Now, I never had a great relationship with Twitter to begin with. I created my account in 2007, used it fairly often for the first few years, and then less and less. I would login every few years, have a look around, get immensely bored, or fed-up with all the negativity there, and leave for few more years. The only reason I did not delete my account a long time ago was to avoid someone else to register and use it, and this is the same reason why I still have my @isazi Twitter account. I may decide to delete it at some point, the same way I deleted my Facebook account some years ago, but this is not happening today.
Fast forward to November 2022, with Mastodon instances sprouting all over the place, I had a look around and decided to join an instance created for the Dutch academics, and this is where you can find me now, with the usual @isazi handle. My first idea was to join the Italian pacifist instance of sociale.network, but I then opted for something more closely related to my current job. What I was not expecting joining Mastodon is how much better than Twitter this place felt, almost immediately. And I realized that the reason for this is how my feed is built and populated.

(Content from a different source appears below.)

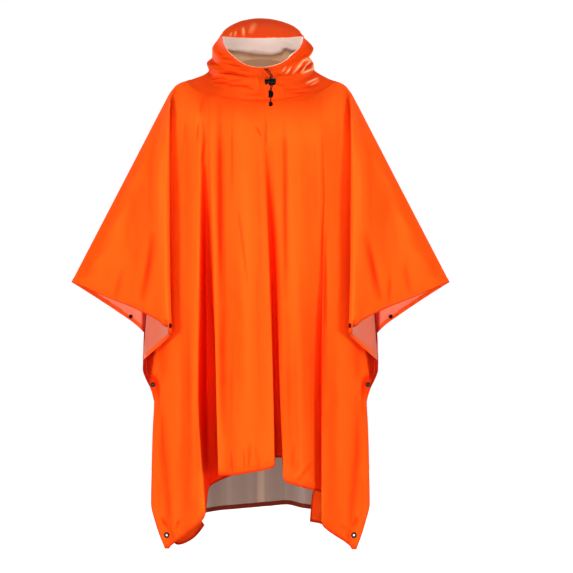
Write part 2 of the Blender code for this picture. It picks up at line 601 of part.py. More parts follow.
def ball(name, middle, radii, finish):
    bm = bmesh.new()
    bmesh.ops.create_uvsphere(bm, u_segments=16, v_segments=10, radius=1.0)
    bmesh.ops.scale(bm, vec=radii, verts=bm.verts)
    bmesh.ops.translate(bm, vec=middle, verts=bm.verts)
    return add_object(name, mesh_from(bm, name), finish)


def barrel(name, left_x, right_x, radius):
    """A barrel with rounded ends, lying across the cord."""
    bm = bmesh.new()
    length = right_x - left_x
    bmesh.ops.create_cone(bm, cap_ends=True, segments=24, radius1=radius, radius2=radius, depth=length)
    rims = [e for e in bm.edges if abs(e.verts[0].co.z - e.verts[1].co.z) < 1e-6]
    bmesh.ops.bevel(bm, geom=rims, offset=min(0.35 * radius, 0.3 * length), segments=2, profile=0.5,
                    affect="EDGES")
    bmesh.ops.rotate(bm, matrix=Matrix.Rotation(math.pi / 2, 3, "Y"), verts=bm.verts)
    bmesh.ops.translate(bm, vec=((left_x + right_x) / 2, LOCK_CENTRE.y, LOCK_CENTRE.z), verts=bm.verts)
    return add_object(name, mesh_from(bm, name), "black_plastic")


def make_drawcord():
    for side_name in ("left", "right"):
        cord(f"drawcord_upper_{side_name}", CORD_ABOVE_LOCK[side_name])
        cord(f"drawcord_lower_{side_name}", CORD_BELOW_LOCK[side_name])
    cord("drawcord_tail", CORD_TAIL)
    body_left = LOCK_CENTRE.x - LOCK_LEFT_SHARE * LOCK_LENGTH
    barrel("cord_lock", body_left, body_left + LOCK_LENGTH, LOCK_RADIUS)
    barrel("cord_lock_plunger", body_left - TOUCH_GAP - PLUNGER_LENGTH, body_left - TOUCH_GAP,
           0.75 * LOCK_RADIUS)
    ball("cord_knot", *KNOT, "black_cord")
    ball("cord_end_knot", *END_KNOT, "black_cord")


# ---------------------------------------------------------------- build
for old in list(bpy.data.objects):
    bpy.data.objects.remove(old)

poncho = bpy.data.collections.new("rain_poncho")
cutters = bpy.data.collections.new("cutters")
for collection in (poncho, cutters):
    bpy.context.scene.collection.children.link(collection)

front_splits = [1] * 3 + [2] * (len(FRONT_FOLDS) - 3) + [1] * 3
back_splits = [1] * 4 + [2] + [3] * (len(BACK_FOLDS) - 7) + [2] + [1] * 4
front = make_panel("front_panel", FRONT_FOLDS, FRONT_EDGE, FRONT_RIGHT_END, FRONT_CREASE, FRONT_HANG, -1,
                   front_splits)
back = make_panel("back_panel", BACK_FOLDS, BACK_EDGE, BACK_RIGHT_END, BACK_CREASE, BACK_HANG, 1,
                  back_splits)
make_hood()
bpy.context.view_layer.update()

for side_name, sign in (("left", -1), ("right", 1)):
    (back_x, back_z), (front_x, front_z), (shut_x, shut_z) = BACK_SNAP, FRONT_SNAP, SHUT_SNAP
    open_snap(back, f"snap_back_cap_{side_name}", f"snap_back_socket_{side_name}", sign * back_x, back_z, 1)
    open_snap(front, f"snap_front_cap_{side_name}", f"snap_front_stud_{side_name}", sign * front_x, front_z, -1)
    shut_snap(side_name, sign * shut_x, shut_z)
    eyelet(front, f"grommet_front_{side_name}", sign * FRONT_GROMMET[0], FRONT_GROMMET[1], -1)
    eyelet(back, f"grommet_back_{side_name}", sign * BACK_GROMMET[0], BACK_GROMMET[1], -1)
make_drawcord()
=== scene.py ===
# %% [markdown]
# # A rain poncho, filled out as if somebody wore it
#
# The real thing is a rectangle of thin, coated polyester with a hood sewn into the middle. Worn, it hangs
# over the arms in two wings, and the spare width falls in long folds at the front and back. This lesson
# dresses the plain model of that poncho. It makes the camera, the materials, the drawcord and the metal
# parts, and then each piece of cloth again as a fine, thin shell on the same fold lines, with its creases
# and its stitches.

# %% Load the frame
import math
from collections import namedtuple

import bmesh
import bpy
import numpy as np
from mathutils import Matrix, Vector, noise


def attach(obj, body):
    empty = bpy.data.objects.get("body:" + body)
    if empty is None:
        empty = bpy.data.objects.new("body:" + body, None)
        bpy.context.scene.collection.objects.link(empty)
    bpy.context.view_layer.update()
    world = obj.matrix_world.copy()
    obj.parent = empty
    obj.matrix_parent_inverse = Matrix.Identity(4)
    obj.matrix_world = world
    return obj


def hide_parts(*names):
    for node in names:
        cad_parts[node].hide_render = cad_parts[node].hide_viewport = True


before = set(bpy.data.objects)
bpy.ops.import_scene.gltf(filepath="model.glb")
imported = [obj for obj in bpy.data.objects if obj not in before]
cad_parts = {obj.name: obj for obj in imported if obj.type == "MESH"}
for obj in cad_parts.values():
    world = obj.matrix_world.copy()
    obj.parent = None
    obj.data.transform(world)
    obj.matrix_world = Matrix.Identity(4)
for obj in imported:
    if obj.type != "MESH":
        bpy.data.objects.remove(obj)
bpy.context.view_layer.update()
print("nodes in the frame:", len(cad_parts))

# %% [markdown]
# ## The camera
# A long lens from far away keeps the garment's proportions as a tailor would draw them. The camera looks
# straight along +Y, a little above the middle of the height and a little to one side.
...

There is no algorithm shoveling content at me with the final goal to keep me “engaged”. I see only the content produced by the people I follow, and their re-broadcast of things they find interesting. If I find you interesting enough, I follow you. If you start producing content that I do not want to read anymore, I unfollow you, and the platform will not keep showing me your content just because we have some contacts in common. This may sound like a bubble, and it partially is, but it is such a better experience for me personally. My Twitter timeline was nothing more than ads and content that the Twitter’s recommendation engine decided it was “interesting” for me. And this algorithm’s definition of interesting was very controversial material that would make me feel bad.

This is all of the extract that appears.